The story follows Empress Anastasia Doukhaina, second wife of the newly deceased king, mother to a dead infant prince, and stepmother to the twin boys Rhaska and Khaile, who will take the throne when they come of age. Her ascension has been controversial, with those who openly revile her ethnic origin outside the court, and those who seek to usurp her control from within the royal family.

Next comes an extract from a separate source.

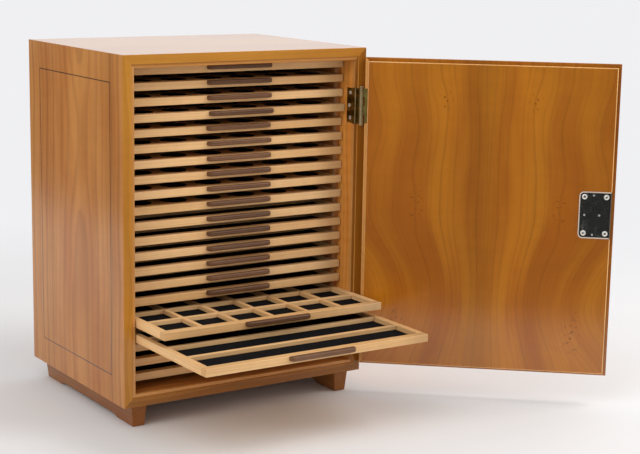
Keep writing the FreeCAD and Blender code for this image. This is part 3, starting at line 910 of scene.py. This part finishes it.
def make_felt(number):
    """The felt laid in a tray, a little uneven."""
    left, right, front, back, bottom = tray_inside(number)
    top = bottom + felt_thickness
    bm = bmesh.new()
    grid = []
    for j in range(felt_rows + 1):
        y = front + (back - front) * j / felt_rows
        row = []
        for i in range(felt_columns + 1):
            x = left + (right - left) * i / felt_columns
            lift = noise.noise(Vector((x * felt_wave, y * felt_wave, number * felt_wave_step)))
            row.append(bm.verts.new((x, y, top - felt_sag * (0.5 - 0.5 * lift))))
        grid.append(row)
    for front_row, back_row in zip(grid, grid[1:]):
        for i in range(felt_columns):
            bm.faces.new((front_row[i], front_row[i + 1], back_row[i + 1], back_row[i]))
    rim = (
        grid[0]
        + [row[-1] for row in grid[1:]]
        + grid[-1][-2::-1]
        + [row[0] for row in grid[-2:0:-1]]
    )
    feet = [bm.verts.new((v.co.x, v.co.y, bottom)) for v in rim]
    for index, vert in enumerate(rim):
        after = (index + 1) % len(rim)
        bm.faces.new((vert, feet[index], feet[after], rim[after]))
    bm.faces.new(list(reversed(feet)))
    body = f"tray_{number:02d}"
    piece = as_piece(f"{body}_felt", bm, body, ["felt"])


def make_insert(number):
    """A board with rows of round wells, lined in black, laid on the felt."""
    left, right, front, back, lining = tray_inside(number)
    left, right = left + insert_gap, right - insert_gap
    front, back = front + insert_gap, back - insert_gap
    body = f"tray_{number:02d}"
    top = place_of(body)[1].z - insert_drop
    cell = Vector(((right - left) / column_count, (back - front) / row_count))
    bm = bmesh.new()
    for row in range(row_count):
        for column in range(column_count):
            middle = (left + (column + 0.5) * cell.x, front + (row + 0.5) * cell.y)
            make_well(bm, middle, cell, top)
    bmesh.ops.remove_doubles(bm, verts=bm.verts, dist=well_weld)
    rim = [edge for edge in bm.edges if len(edge.link_faces) == 1]
    for made in bmesh.ops.extrude_edge_only(bm, edges=rim)["geom"]:
        if isinstance(made, bmesh.types.BMVert):
            made.co.z = lining + felt_thickness
    feet = [edge for edge in bm.edges if len(edge.link_faces) == 1]
    bmesh.ops.holes_fill(bm, edges=feet)
    as_piece(f"{body}_insert", bm, body, ["insert", "felt"])


def make_well(bm, middle, cell, top):
    """One cell of an insert board: its flat top, and its well with a softened rim and foot."""
    cx, cy = middle
    floor = top - well_depth
    angles = [2 * math.pi * (k + 0.5) / well_sides for k in range(well_sides)]
    square = []
    for angle in angles:
        c, s = math.cos(angle), math.sin(angle)
        reach = min(cell.x / 2 / max(abs(c), 1e-6), cell.y / 2 / max(abs(s), 1e-6))
        square.append((cx + reach * c, cy + reach * s, top))
    profile = (
        (well_radius + well_rim, top),
        (well_radius, top - well_rim),
        (well_radius, floor + well_foot),
        (well_radius - well_foot, floor),
    )
    rings = circles(profile, angles, middle)
    loft(bm, [square, rings[0]], cap_ends=False)
    loft(bm, rings, material=1, cap_ends=False)
    bm.faces.new([bm.verts.new(point) for point in rings[-1]]).material_index = 1
    make_cell_corners(bm, square, middle, cell, top)


def make_cell_corners(bm, square, middle, cell, top):
    """Fills the corners of a cell that its ring of points cuts across."""
    cx, cy = middle

    def on_side(point):
        return abs(abs(point.x - cx) - cell.x / 2) < 1e-4

    for index, point in enumerate(square):
        first, second = Vector(point), Vector(square[(index + 1) % len(square)])
        if on_side(first) == on_side(second):
            continue
        tip = (
            cx + math.copysign(cell.x / 2, first.x - cx),
            cy + math.copysign(cell.y / 2, first.y - cy),
            top,
        )
        bm.faces.new([bm.verts.new(place) for place in (first, tip, second)])


def make_pull(number):
    """A bar with rounded ends and a softened front."""
    name = f"pull_{number:02d}"
    low, high = place_of(name)
    levels = [
        (pull_edge_radius * (1 - math.sin(turn)), low.z + pull_edge_radius * (1 - math.cos(turn)))
        for turn in quarter_turns(pull_edge_steps)
    ]
    levels += [(inset, low.z + high.z - z) for inset, z in reversed(levels)]
    turns = quarter_turns(pull_end_steps)
    rings = []
    for inset, z in levels:
        radius = pull_end_radius - inset
        left, right, front = low.x + inset, high.x - inset, low.y + inset
        arc = [(radius * (1 - math.cos(turn)), radius * (1 - math.sin(turn))) for turn in turns]
        ring = [(right, high.y, z), (left, high.y, z)]
        ring += [(left + x, front + y, z) for x, y in arc]
        ring += [(right - x, front + y, z) for x, y in reversed(arc)]
        rings.append(ring)
    bm = bmesh.new()
    loft(bm, rings)
    as_piece(f"{name}_bar", bm, f"tray_{number:02d}", ["pull"], [name])


def make_trays():
    """Every tray with its felt, its insert board and its pull."""
    for number in range(1, tray_count + 1):
        wood_piece = make_tray_wood(number)
        make_felt(number)
        if number in drilled_trays:
            make_insert(number)
        make_pull(number)


# Screws, hinges, lock

def crossed_screw(head, dome, shank, length, recess):
    """A raised screw along its third direction with a crossed recess, its rim at zero."""
    profile = [(shank, -length), (shank, -head * 0.5), (head, 0.0)]
    for turn in quarter_turns(dome_steps)[1:]:
        profile.append((head * math.cos(turn * 0.92), dome * math.sin(turn)))
    bm = bmesh.new()
    angles = [2 * math.pi * index / screw_sides for index in range(screw_sides)]
    loft(bm, circles(profile, angles))
    arm, thick = head * 0.56, head * 0.15
    for along_x in (True, False):
        cutter = bmesh.new()
        rings = []
        for share, z in ((0.35, dome - recess), (1.0, dome + 0.2)):
            a, t = arm * share, thick * (0.6 + 0.4 * share)
            x, y = (a, t) if along_x else (t, a)
            rings.append([(-x, -y, z), (x, -y, z), (x, y, z), (-x, y, z)])
        loft(cutter, rings)
        bm = carved(bm, cutter)
    # Faces inside the cross recess take the second material, darker to paint the shade in it.
    for face in bm.faces:
        centre = face.calc_center_median()
        off = math.hypot(centre.x, centre.y)
        crown = dome * math.sqrt(max(0.0, 1 - (off / head) ** 2))
        face.material_index = int(off < arm * 1.1 and 0 < crown - centre.z - 0.1 < recess)
    return bm


def scattered(unit, places):
    """Copies of a shape at several matrices, in one shape."""
    mesh = bpy.data.meshes.new("work")
    unit.to_mesh(mesh)
    unit.free()
    bm = bmesh.new()
    for matrix in places:
        mesh.transform(matrix)
        bm.from_mesh(mesh)
        mesh.transform(matrix.inverted())
    bpy.data.meshes.remove(mesh)
    return bm


def is_crank_arris(first, second):
    """Whether an edge is where a wall leaf turns across the bead."""
    return on_upright(first, second, inner_right) and first.y < 1.0


def brighten_barrel(bm):
    """Gives the knuckles of a hinge its second material, worn brass whose paler colour also paints
    their highlight.
    """
    middle = (hinge_axis - corner) / MM
    for face in bm.faces:
        centre = face.calc_center_median()
        if math.hypot(centre.x - middle.x, centre.y - middle.y) < knuckle_reach:
            face.material_index = 1


def make_hinges():
    """Both leaves with their knuckles, and the pins."""
    for node, look, body in (
        ("hinge_cabinet_leaves", "brass", "carcass"),
        ("hinge_door_leaves", "brass_door", "door"),
    ):
        bm = cad_copy(node, on_door=body == "door")
        # The crank's rounded arris takes the second material, worn brass whose paler colour also
        # paints the highlight it catches.
        if body == "carcass":
            ease(bm, crank_radius, is_crank_arris, segments=4, material=1)
        ease(bm, leaf_easing, segments=2, shortest=1.0)
        brighten_barrel(bm)
        as_node(node, bm, body, [look, "brass_worn_and_highlight"])
    bm = cad_copy("hinge_pins")
    ease(bm, pin_easing, shortest=0.1, sharpest=square_angle)
    as_node("hinge_pins", bm, "carcass", ["brass_worn_and_highlight"])


def hinge_screw_points(x, rows):
    """Where the screws of both hinges sit on a face across the carcass."""
    return [
        (x, y, bottom + hinge_length * share)
        for bottom in hinge_bottoms
        for y, share in zip(rows, hinge_screw_shares)
    ]


def make_screws():
    """The screws of the wall leaves, the door leaves and the lock, each turned its own way."""
    draw = random.Random(7)
    half = lock_height / 2 - lock_screw_inset
    lock_points = [
        (x, cover_face, z)
        for x in (plug_left + lock_screw_inset, plug_left + lock_width - lock_screw_inset)
        for z in (lock_centre - half, lock_centre + half)
    ]
    wall_points = hinge_screw_points(inner_right, wall_screw_rows)
    edge_points = hinge_screw_points(plug_right, door_screw_rows)
    for name, body, look, screw, direction, points, replaces in (
        ("wall_screws", "carcass", "screw", hinge_screw, (-1, 0, 0), wall_points,
         ["hinge_cabinet_screws"]),
        ("door_edge_screws", "door", "screw", hinge_screw, (1, 0, 0), edge_points, ["door_screws"]),
        ("lock_screws", "door", "screw_bright", lock_screw, (0, 1, 0), lock_points, []),
    ):
        places = [
            facing(direction, point) @ Matrix.Rotation(draw.uniform(0, math.pi / 2), 4, "Z")
            for point in points
        ]
        screws = scattered(crossed_screw(**screw), places)
        as_piece(name, screws, body, [look, "recess"], replaces)


def make_door():
    """The board with its lip, and the chamfer round its plug in its second material, a paler tone that
    paints the chamfer's highlight.
    """
    bm = cad_copy("door_panel", on_door=True)
    low, high = chamfer_slopes
    for face in bm.faces:
        raised = face.calc_center_median().y > plug_face - chamfer_depth
        face.material_index = int(raised and low < face.normal.y < high)
    ease(bm, door_easing, shortest=shortest_door_edge)
    as_node("door_panel", bm, "door", ["door", "door_chamfer_highlight"])


def make_lock():
    """The lock's case with a darker strip along its edge, its cover with rivets, and its bolt."""
    strip = plug_left + lock_edge_strip
    for node, looks, slot, easing in (
        ("lock_case", ["nickel", "case_edge"], "lock_nickel", 0.25),
        ("lock_cover", ["cover", "rivet"], "lock_dark_steel", 0.15),
        ("lock_bolt", ["bolt"], "bolt_steel", 0.3),
    ):
        bm = cad_copy(node, on_door=True)
        ease(bm, easing, segments=2, sharpest=square_angle)
        if node == "lock_case":
            everything = list(bm.verts) + list(bm.edges) + list(bm.faces)
            bmesh.ops.bisect_plane(bm, geom=everything, plane_co=(strip, 0, 0), plane_no=(1, 0, 0))
            for face in bm.faces:
                face.material_index = int(face.calc_center_median().x < strip)
        if node == "lock_cover":
            for face in bm.faces:
                rises = max(vert.co.y for vert in face.verts) > cover_face + rivet_rise
                face.material_index = int(rises)
        as_node(node, bm, "lock_bolt" if node == "lock_bolt" else "door", looks)


# Floor, lights and camera

def make_floor():
    """White table: it fades into the backdrop, and what shines back sees where it ends."""
    made, tree, shader = new_material("floor_white")
    place = add_node(tree, "TexCoord").outputs["Object"]
    mottle = noise_of(tree, place, 3.0, 3.0)
    fill(tree, shader, {
        "Base Color": blend_colour(tree, mottle, (0.77, 0.765, 0.76, 1.0), (0.80, 0.795, 0.79, 1.0)),
        "Roughness": 0.9,
        "Specular IOR Level": 0.1,
    })
    rays, shiny = shiny_rays(tree)
    seen = calc(tree, "MAXIMUM", rays["Is Camera Ray"], shiny)
    length = vector_calc(tree, "LENGTH", place, output=1)
    fade = times(tree, ramp(tree, length, *table_fade), seen)
    off_hinge = vector_calc(tree, "SUBTRACT", place, hinge_axis)
    inward = swing.to_3x3() @ Vector((0, 1, 0))
    ahead = vector_calc(tree, "DOT_PRODUCT", off_hinge, inward, output=1)
    across = split(tree, place)[0]
    on_table = times(
        tree,
        ramp(tree, ahead, table_ahead + ahead_blur, table_ahead - ahead_blur),
        ramp(tree, across, table_left - left_blur, table_left + left_blur),
    )
    off_table = times(tree, minus(tree, 1.0, on_table), shiny)
    glow = blend_colour(tree, off_table, backdrop, studio_dark)
    emission = add_node(tree, "Emission", {"Color": glow})
    inputs = {0: calc(tree, "MAXIMUM", fade, off_table), 1: shader.outputs[0], 2: emission.outputs[0]}
    mixed = add_node(tree, "MixShader", inputs)
    fill(tree, tree.nodes["Material Output"], {"Surface": mixed.outputs[0]})
    mesh = bpy.data.meshes.new("floor")
    bm = bmesh.new()
    bmesh.ops.create_circle(bm, cap_ends=True, radius=floor_radius, segments=96)
    bm.to_mesh(mesh)
    bm.free()
    mesh.materials.append(made)
    floor = add_object("floor", mesh)
    floor.location.z = -floor_drop


def make_world():
    """Even studio light; what shines back is bright behind on the left and dark elsewhere."""
    world = bpy.data.worlds.new("studio")
    world.use_nodes = True
    bpy.context.scene.world = world
    tree = world.node_tree
    parts = split(tree, add_node(tree, "TexCoord").outputs["Generated"])
    behind = times(tree, ramp(tree, parts[1], -0.2, 0.3), ramp(tree, parts[0], -0.5, -0.1))
    rays, shiny = shiny_rays(tree)
    studio = blend_colour(tree, behind, studio_dark, backdrop_shine)
    colour = blend_colour(tree, shiny, ambient, studio)
    colour = blend_colour(tree, rays["Is Camera Ray"], colour, backdrop)
    fill(tree, tree.nodes["Background"], {"Color": colour})


def softbox(name, direction, reach, size, level):
    """An area lamp that gives a plain level of light on the cabinet from a direction."""
    toward = Vector(direction).normalized()
    lamp = bpy.data.lights.new(name, "AREA")
    lamp.shape = "RECTANGLE"
    lamp.size, lamp.size_y = size
    lamp.energy = level * (math.pi * reach) ** 2
    item = add_object(name, lamp)
    item.location = Vector(lamp_target) + toward * reach
    item.rotation_mode = "QUATERNION"
    item.rotation_quaternion = (-toward).to_track_quat("-Z", "Y")
    item.visible_camera = False


def make_camera():
    """The camera at its place, turned and tilted by its angles."""
    azimuth, elevation, roll = (math.radians(angle) for angle in camera_angles)
    forward = Vector((
        math.sin(azimuth) * math.cos(elevation),
        math.cos(azimuth) * math.cos(elevation),
        -math.sin(elevation),
    ))
    right = forward.cross(Vector((0, 0, 1))).normalized()
    up = right.cross(forward)
    tilted_right = right * math.cos(roll) + up * math.sin(roll)
    tilted_up = up * math.cos(roll) - right * math.sin(roll)
    turn = Matrix((tilted_right, tilted_up, -forward)).transposed()
    lens = bpy.data.cameras.new("camera")
    lens.sensor_fit = "HORIZONTAL"
    lens.sensor_width = 36.0
    lens.lens = lens.sensor_width * camera_focus
    item = add_object("camera", lens)
    place = corner + Vector(camera_place) * height * MM
    item.matrix_world = Matrix.Translation(place) @ turn.to_4x4()
    bpy.context.scene.camera = item


make_carcass()
make_trays()
make_hinges()
make_screws()
make_door()
make_lock()
make_floor()
make_world()
for name, lamp in lamps.items():
    softbox(name, *lamp)
make_camera()
bpy.context.scene.view_settings.view_transform = "Standard"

The twin boys’ strong bond is fractured by the death of their father; Khaile, the sensitive twin, is more open to accepting their new queen as family, but Rhaska has a warrior king’s ambition and sees her as a threat and an insult.
When Ana discovers the likely cause of her son’s death—a piece of lapis lazuli once embedded in her husband’s ring, found lodged in the child’s throat—it incites her to investigate. She starts alone, as she believes her otherwise doting father’s approach to securing his house’s power in the Imperium to be too aggressive. Ana later hires Tatiana Ingvarsdottir, a well-known fighter from the pit of the Imperium’s celebratory war games, to protect her and guide her through the underbelly of the kingdom. From there, a spider web conspiracy unfolds, resulting in a heart-wrenching revelation and a twisting of fate.
Reid’s prose is very competent, smooth and elegant. As far as form goes, I give Jewels of the House Divine five stars. For content, however, I did take issue with the novel’s treatment of sexuality, especially when it comes to the young twin boys. Crude comments about Ana were not necessary to express the bigotry of the Rasnaian Imperium, or Rhaska’s rebellious anger and grief. It was definitely unnecessary for Khaile to have a (thankfully, unrequited) crush on his stepmother, as it led to uncomfortable heights of intimacy and courtship between them.
I recommend this first installment of A Nest of All Kinds to fans of fantasy and royal politics, but beware the gross and superfluous taboo.